Action to stop the physical chastisement of children is the 'missing link'

in Government thinking on reducing anti-social behaviour in society, a group of Labour and Liberal Democrat MPs have said.

The 12 MPs calling for a national debate on the negative effects of smacking included Meg Munn, Labour MP for Sheffield Heeley and a member of the education and skills select committee, Paul Burstow, Liberal Democrat MP for Sutton and Cheam and the party's spokesman for children, and Nick Palmer, Labour MP for Broxtowe.

The MPs said that positive, non-violent discipline was the key to better-behaved children and a better-behaved society.

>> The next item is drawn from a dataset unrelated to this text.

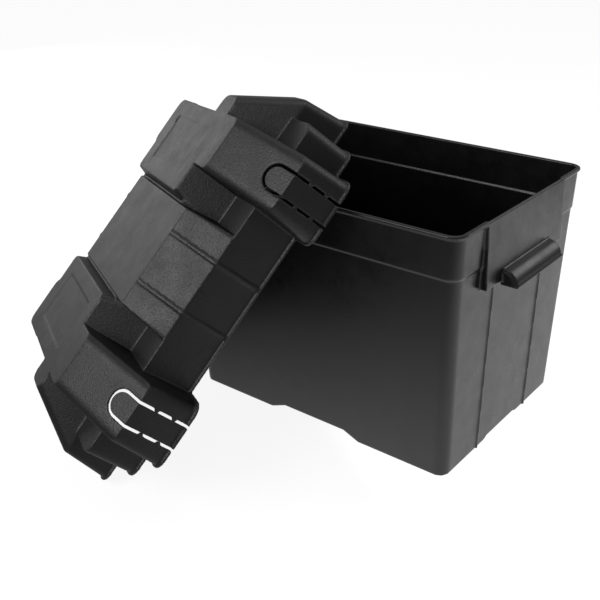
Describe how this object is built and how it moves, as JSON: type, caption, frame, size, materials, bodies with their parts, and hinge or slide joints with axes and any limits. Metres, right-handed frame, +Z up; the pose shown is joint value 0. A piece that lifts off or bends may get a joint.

Ms Munn supported the contention of the NSPCC that physical punishment was a lesson in bad behaviour because it taught children that violence pays and it may lead to aggressive and anti-social behaviour in later childhood or adulthood. She said, 'How can we teach children not to hit out if we continue to say there is a defence of reasonable chastisement? How can we teach them not to hit their friends if we continue to support physical punishment of children by adults?'

NSPCC director Mary Marsh said the charity was not suggesting that all children who were physically punished would become bullies or thugs. 'But we are convinced that there are strong links between harsh discipline involving physical punishment, often with sticks and belts, and anti-social behaviour later on in life.

'Children mainly learn from their parents, and if the lesson is that aggression pays, we should not be surprised if this behaviour is replicated.'

She called on parents to show their children that hitting others was wrong and said 'the best way to do this is by example'.